ON HOW ALL LIVES MATTER

The Black Lives Matter versus All Lives Matter debate may be one you’ve found yourself trying to navigate. At the dinner table this may come up as a defense to your advocacy for the lives of this country’s marginalized groups. They will say, “How rude! All lives matter!” And to this you can say, “If you are white and you see something that is addressing the needs of a specific minority group (such as the term “black lives matter”) and you have the knee-jerk reaction to demand the focus ‘not be on just one group’ but be inclusive of all people, you should sit with that for a moment. If you, a white person who nearly at all times experiences majority representation, feel something negative about being ‘left out’ or not fairly included, imagine how minority and marginalized groups feel all the time when their needs aren’t considered in the major decisions, conversations, and actions taken in this country. So when you feel the need to toss the word ‘all’ into anything that is looking to serve the needs of a marginalized group, you aren’t actually asking for inclusivity. You’re demanding to be centered...yet again.”
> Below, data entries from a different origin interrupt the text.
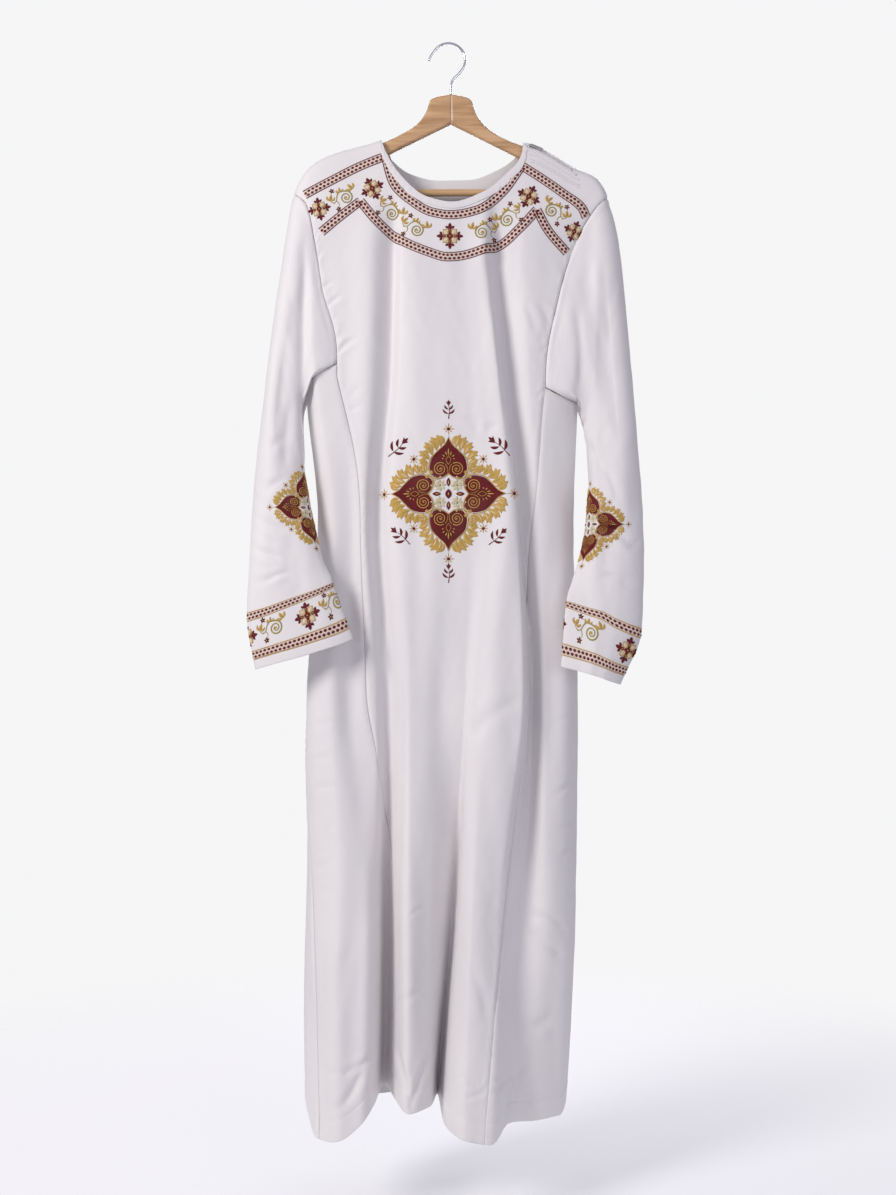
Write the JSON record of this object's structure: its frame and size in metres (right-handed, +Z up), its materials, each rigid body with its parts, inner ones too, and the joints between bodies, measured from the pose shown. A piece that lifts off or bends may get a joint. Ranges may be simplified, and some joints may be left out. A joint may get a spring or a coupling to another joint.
{
  "type": "coptic deacon tunic on a wooden hanger",
  "caption": "Long white deacon's tunic with wide sleeves, side gores and a zipped shoulder, hanging open at neck, cuffs and hem on a wooden hanger with a wire hook.",
  "frame": {"origin": "inner top of the hook's bow, where it bears on a rail", "axes": "+Z up, the tunic's front faces -Y, the wearer's right side is at -X"},
  "size_m": [0.5823, 0.2039, 1.6258],
  "materials": {
    "cloth": "white satin-weave cloth with a soft sheen; burgundy, gold and cream embroidery is added in the visual model",
    "wood": "clear-lacquered beech",
    "chrome": "bright chrome-plated wire",
    "nickel": "nickel-plated zip metal"
  },
  "bodies": {
    "garment": {"front_panel_chest": "cloth", "front_panel_waist": "cloth", "front_panel_hem": "cloth", "back_panel_chest": "cloth", "back_panel_waist": "cloth", "back_panel_hem": "cloth", "side_gore_right": "cloth", "side_gore_left": "cloth", "sleeve_right_upper": "cloth", "sleeve_right_cuff": "cloth", "sleeve_left_upper": "cloth", "sleeve_left_cuff": "cloth", "neck_band_front": "cloth", "neck_band_back": "cloth", "zip_tape": "cloth", "zip_slider": "nickel", "hanger_arm_right": "wood", "hanger_arm_left": "wood", "trouser_bar": "wood", "hook": "chrome"},
    "zip_pull": {"zip_pull": "nickel"}
  },
  "joints": [
    {"name": "zip_pull", "type": "hinge", "parent": "garment", "child": "zip_pull", "pos_m": [0.12211, -0.01573, -0.15412], "axis": [-0.3196, -0.5573, -0.7663], "range_deg": [0, 150]}
  ]
}
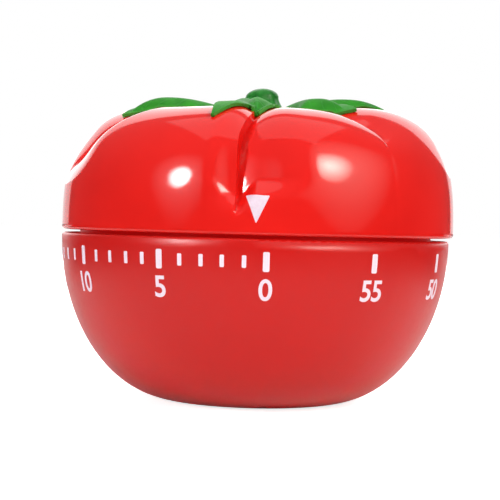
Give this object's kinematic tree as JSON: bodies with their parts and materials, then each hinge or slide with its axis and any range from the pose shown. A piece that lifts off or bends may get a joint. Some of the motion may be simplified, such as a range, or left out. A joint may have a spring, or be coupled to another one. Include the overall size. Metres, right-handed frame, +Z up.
{
  "type": "kitchen timer",
  "caption": "Tomato-shaped wind-up kitchen timer: lobed upper shell turns as the dial over a scaled lower shell, with spring movement, hammer and bell inside.",
  "frame": {"origin": "middle of the foot, on the surface the timer stands on", "axes": "+Z up along the main arbor; the pointer and the zero of the scale face -Y"},
  "size_m": [0.065, 0.065, 0.0525],
  "materials": {
    "upper_shell": "high gloss, polished mould",
    "lower_shell": "gloss, a little softer than the upper shell, white printed scale",
    "deck": "plain moulded",
    "leaves": "glossy green with paler edges and moulded veins",
    "stem": "glossy dark green",
    "plates": "zinc plated",
    "pillars": "turned",
    "screws": "zinc plated",
    "arbors": "turned and polished",
    "wheels": "stamped",
    "spring_steel": "blued",
    "bell": "nickel plated"
  },
  "bodies": {
    "base": {"lower_shell": "lower_shell", "movement_deck": "deck", "deck_screws": "screws", "movement_screws": "screws", "bottom_plate": "plates", "top_plate": "plates", "plate_pillars": "pillars", "bell": "bell", "bell_post": "pillars", "bell_screw": "screws", "mainspring": "spring_steel", "release_spring": "spring_steel", "hammer_spring": "spring_steel"},
    "dial": {"upper_shell": "upper_shell", "dial_hub": "deck", "calyx": "leaves", "stem": "stem", "main_arbor": "arbors", "main_wheel": "wheels", "ratchet_wheel": "arbors", "click": "arbors", "click_spring": "spring_steel", "release_cam": "wheels"},
    "second_arbor": {"second_pinion": "arbors", "second_wheel": "wheels"},
    "third_arbor": {"third_pinion": "arbors", "third_wheel": "wheels", "hammer_star": "arbors"},
    "escape_arbor": {"escape_pinion": "arbors", "escape_wheel": "wheels"},
    "balance": {"pallet_anchor": "arbors", "balance_bar": "wheels"},
    "hammer": {"hammer_lever": "arbors", "hammer_head": "wheels"}
  },
  "joints": [
    {"name": "dial_turn", "type": "hinge", "parent": "base", "child": "dial", "pos_m": [0, 0, 0.0275], "axis": [0, 0, -1], "range_deg": [-3.75, 326.25], "deforming": ["mainspring", "release_spring"]},
    {"name": "second_arbor_turn", "type": "hinge", "parent": "base", "child": "second_arbor", "pos_m": [-0.00207, 0.01172, 0.0121], "axis": [0, 0, -1], "range_deg": [-2450, 30]},
    {"name": "third_arbor_turn", "type": "hinge", "parent": "base", "child": "third_arbor", "pos_m": [-0.01102, 0.00898, 0.0121], "axis": [0, 0, -1], "range_deg": [-230, 19580]},
    {"name": "escape_arbor_turn", "type": "hinge", "parent": "base", "child": "escape_arbor", "pos_m": [-0.01647, 0.00324, 0.0121], "axis": [0, 0, -1], "range_deg": [-156620, 1820]},
    {"name": "balance_swing", "type": "hinge", "parent": "base", "child": "balance", "pos_m": [-0.01647, -0.00391, 0.0121], "axis": [0, 0, 1], "range_deg": [-5, 5]},
    {"name": "hammer_swing", "type": "hinge", "parent": "base", "child": "hammer", "pos_m": [-0.01072, 0.01758, 0.0121], "axis": [0, 0, 1], "range_deg": [0, 7]}
  ],
  "couplings": [
    {"joint": "second_arbor_turn", "follows": "dial_turn", "ratio": -7.5},
    {"joint": "third_arbor_turn", "follows": "dial_turn", "ratio": 60},
    {"joint": "escape_arbor_turn", "follows": "dial_turn", "ratio": -480}
  ]
}
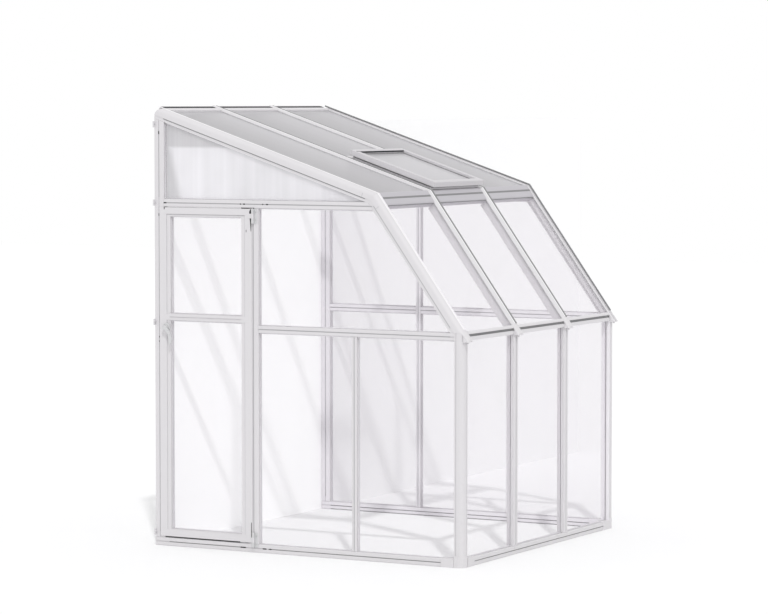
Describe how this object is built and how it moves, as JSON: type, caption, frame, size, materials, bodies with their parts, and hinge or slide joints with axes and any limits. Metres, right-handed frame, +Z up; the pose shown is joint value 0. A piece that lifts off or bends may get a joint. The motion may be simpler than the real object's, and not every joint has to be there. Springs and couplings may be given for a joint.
{
  "type": "lean-to greenhouse",
  "caption": "White resin lean-to greenhouse that stands against a house wall, with clear panes, twin-wall roof sheets, a hinged side door and a hinged roof vent.",
  "frame": {"origin": "on the ground, in the middle of the box round the whole greenhouse", "axes": "+Z up; +Y towards the house wall, so -Y is the front with the eave; -X is the gable with the door"},
  "size_m": [1.9718, 1.99, 2.4862],
  "materials": {
    "white_frame": "satin extruded white resin",
    "clear_pane": "clear, smooth",
    "twin_wall_sheet": "translucent twin-wall sheet with flutes",
    "moulded_fitting": "white moulded fitting",
    "steel_fitting": "bare zinc-plated steel"
  },
  "bodies": {
    "greenhouse": {"base_rail_front": "white_frame", "base_rail_left": "white_frame", "base_rail_right": "white_frame", "bend_beam": "white_frame", "corner_post_left": "white_frame", "corner_post_right": "white_frame", "door_hinge_lower": "moulded_fitting", "door_hinge_upper": "moulded_fitting", "door_post": "white_frame", "eave_beam": "white_frame", "front_pane_1": "clear_pane", "front_pane_2": "clear_pane", "front_pane_3": "clear_pane", "front_post_1": "white_frame", "front_post_2": "white_frame", "gable_sheet_left": "twin_wall_sheet", "gable_sheet_right": "twin_wall_sheet", "gable_stud_left": "white_frame", "gable_stud_right_front": "white_frame", "gable_stud_right_rear": "white_frame", "header_left": "white_frame", "header_right": "white_frame", "low_pane_front_left": "clear_pane", "low_pane_front_right": "clear_pane", "low_pane_middle_left": "clear_pane", "low_pane_middle_right": "clear_pane", "low_pane_rear_right": "clear_pane", "mid_rail_left": "white_frame", "mid_rail_right_front": "white_frame", "mid_rail_right_rear": "white_frame", "ridge_plate": "white_frame", "roof_rafter_1": "white_frame", "roof_rafter_2": "white_frame", "roof_rafter_3": "white_frame", "roof_rafter_4": "white_frame", "roof_sheet_1": "twin_wall_sheet", "roof_sheet_2": "twin_wall_sheet", "roof_sheet_3": "twin_wall_sheet", "slope_pane_1": "clear_pane", "slope_pane_2": "clear_pane", "slope_pane_3": "clear_pane", "slope_rafter_1": "white_frame", "slope_rafter_2": "white_frame", "slope_rafter_3": "white_frame", "slope_rafter_4": "white_frame", "tall_pane_front_left": "clear_pane", "tall_pane_front_right": "clear_pane", "tall_pane_rear_right": "clear_pane", "vent_header": "white_frame", "wall_post_left": "white_frame", "wall_post_right": "white_frame"},
    "door": {"door_frame": "white_frame", "door_pane_upper": "clear_pane", "door_pane_lower": "clear_pane", "handle_rose": "moulded_fitting"},
    "handle": {"handle_lever": "moulded_fitting", "latch_tongue": "steel_fitting"},
    "vent": {"vent_frame": "white_frame", "vent_sheet": "twin_wall_sheet"},
    "stay": {"vent_stay": "steel_fitting"}
  },
  "joints": [
    {"name": "door_hinge", "type": "hinge", "parent": "greenhouse", "child": "door", "pos_m": [-0.95935, 0.345, 0.9], "axis": [0, 0, 1], "range_deg": [0, 110]},
    {"name": "handle_turn", "type": "hinge", "parent": "door", "child": "handle", "pos_m": [-0.97005, 0.913, 1.241], "axis": [-1, 0, 0], "range_deg": [0, 90]},
    {"name": "vent_hinge", "type": "hinge", "parent": "greenhouse", "child": "vent", "pos_m": [0.00995, 0.11112, 2.21496], "axis": [-1, 0, 0], "range_deg": [0, 24]},
    {"name": "stay_hinge", "type": "hinge", "parent": "vent", "child": "stay", "pos_m": [0.00995, -0.34525, 2.02134], "axis": [-1, 0, 0], "range_deg": [0, 74.8]}
  ],
  "couplings": [
    {"joint": "stay_hinge", "follows": "vent_hinge", "ratio": 3.1152}
  ]
}
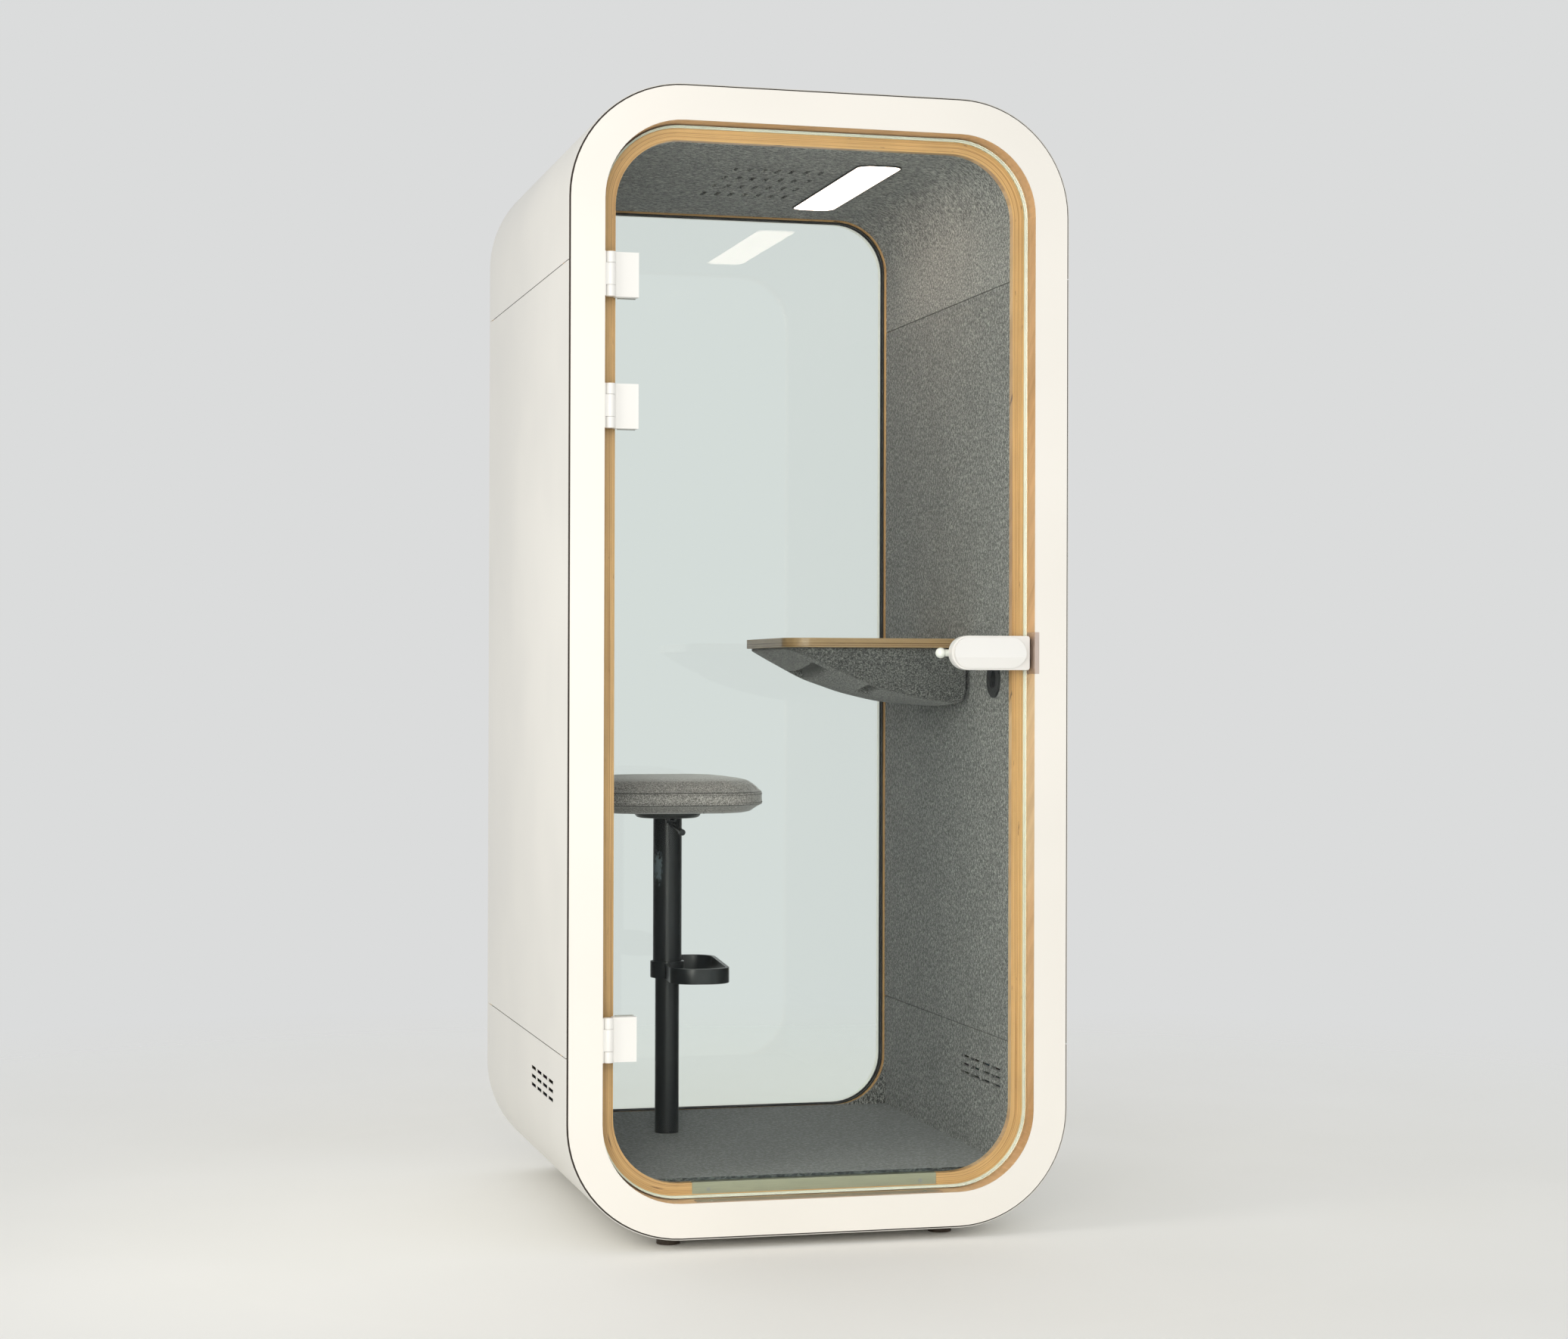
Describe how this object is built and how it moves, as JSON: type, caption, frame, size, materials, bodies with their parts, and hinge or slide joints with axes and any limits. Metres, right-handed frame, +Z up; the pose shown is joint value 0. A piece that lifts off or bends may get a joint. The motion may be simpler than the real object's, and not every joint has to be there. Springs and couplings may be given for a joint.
{
  "type": "phone booth",
  "caption": "One-person acoustic phone booth with a hinged glass door, wall table, ceiling light and height-adjustable stool.",
  "frame": {"origin": "on the floor, under the middle of the cabin's footprint", "axes": "+Z up, the glass door faces -Y, +X is on the right of someone who faces the door from outside"},
  "size_m": [1, 1, 2.225],
  "materials": {
    "tan_ply": "edge-on birch plywood, clear oil",
    "honey_ply": "edge-on plywood, warm clear lacquer",
    "white_laminate": "smooth matt laminate",
    "white_steel": "satin powder coat",
    "white_fitting": "smooth satin coat",
    "clear_seal": "translucent silicone",
    "brushed": "brushed",
    "core": "unfinished panel core",
    "felt": "pressed recycled felt, heathered",
    "carpet": "fine ribbed needle felt",
    "floor_ply": "raw plywood",
    "glass": "clear laminated safety glass",
    "black_rubber": "matt",
    "dark_metal": "satin",
    "diffuser": "opal, lit",
    "black_plastic": "fine texture",
    "table_ply": "clear lacquered plywood",
    "stool_black": "satin powder coat, worn in places",
    "gas_steel": "polished",
    "bush_plastic": "turned nylon",
    "seat_fabric": "warm grey heathered wool"
  },
  "bodies": {
    "cabin": {"front_ring": "tan_ply", "ring_face": "white_laminate", "inner_frame": "honey_ply", "door_seal": "clear_seal", "strike_plate": "brushed", "threshold_inner": "brushed", "threshold_outer": "brushed", "threshold_screws": "brushed", "roof_skin": "white_steel", "left_skin": "white_steel", "right_skin": "white_steel", "base_pan": "white_steel", "left_core": "core", "right_core": "core", "roof_core": "core", "base_core": "core", "lining_top": "felt", "lining_left": "felt", "lining_right": "felt", "lining_left_low": "felt", "lining_right_low": "felt", "rear_corner_felt": "felt", "floor_board": "floor_ply", "carpet": "carpet", "rear_frame": "honey_ply", "rear_gasket": "black_rubber", "rear_glass": "glass", "rear_bead": "white_laminate", "light_housing": "dark_metal", "light_diffuser": "diffuser", "fan_frames": "black_plastic", "outlet_plate": "black_plastic", "outlet_socket": "black_plastic", "table_top": "table_ply", "table_tray": "felt", "table_bracket": "dark_metal", "stool_column": "stool_black", "gas_cylinder": "dark_metal", "hinge_frame_leaves": "white_fitting", "hinge_pins": "brushed", "levelling_feet": "black_rubber"},
    "sleeve": {"stool_sleeve": "stool_black", "stool_bushes": "bush_plastic", "footrest": "stool_black", "gas_rod": "gas_steel"},
    "seat": {"seat_plate": "stool_black", "seat_board": "floor_ply", "seat_cushion": "seat_fabric"},
    "release_lever": {"seat_lever": "stool_black"},
    "door": {"door_glass": "glass", "hinge_glass_leaves": "white_fitting", "hinge_clamps": "white_fitting", "handle_outer": "white_fitting", "handle_inner": "white_fitting", "latch_case": "brushed"},
    "handles": {"lever_outer": "white_fitting", "lever_inner": "white_fitting"},
    "bolt": {"latch_bolt": "brushed"},
    "front_fan": {"fan_impeller_front": "black_plastic"},
    "rear_fan": {"fan_impeller_rear": "black_plastic"}
  },
  "joints": [
    {"name": "door_swing", "type": "hinge", "parent": "cabin", "child": "door", "pos_m": [-0.417, -0.488, 1], "axis": [0, 0, -1], "range_deg": [0, 110]},
    {"name": "handle_turn", "type": "hinge", "parent": "door", "child": "handles", "pos_m": [0.384, -0.45, 1.142], "axis": [0, -1, 0], "range_deg": [0, 35], "stiffness_Nm_per_rad": 1.2, "springref_deg": -20.05},
    {"name": "bolt_slide", "type": "slide", "parent": "door", "child": "bolt", "axis": [-1, 0, 0], "range_m": [0, 0.008]},
    {"name": "seat_height", "type": "slide", "parent": "cabin", "child": "sleeve", "axis": [0, 0, 1], "range_m": [-0.12, 0.08]},
    {"name": "seat_swivel", "type": "hinge", "parent": "sleeve", "child": "seat", "pos_m": [-0.17, 0.14, 0.811], "axis": [0, 0, 1], "continuous": true},
    {"name": "release_lever_lift", "type": "hinge", "parent": "seat", "child": "release_lever", "pos_m": [-0.17, 0.0995, 0.79], "axis": [-1, 0, 0], "range_deg": [0, 8], "stiffness_Nm_per_rad": 0.6, "springref_deg": -28.65},
    {"name": "front_fan_spin", "type": "hinge", "parent": "cabin", "child": "front_fan", "pos_m": [0, -0.071, 2.152], "axis": [0, 0, 1], "continuous": true},
    {"name": "rear_fan_spin", "type": "hinge", "parent": "cabin", "child": "rear_fan", "pos_m": [0, 0.109, 2.152], "axis": [0, 0, 1], "continuous": true}
  ],
  "couplings": [
    {"joint": "bolt_slide", "follows": "handle_turn", "m_per_rad": 0.013083}
  ]
}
These conversations will never be easy but they will always be necessary. Words are not just bubbles that float into air then dissolve. Words are the things that form ideas and opinions—the things that ultimately guide our actions. Being apathetic to issues of race is not “taking the high road” or “opting out of politics.” Being engaged and aware is being responsible for what role you play in the collective community of livelihoods—the mothers, daughters, fathers, sons, teachers, school children, neighbors—that we are a part of. As America sits down to give thanks for a country founded on the pain of many, we can't dismiss the irony of what is being celebrated.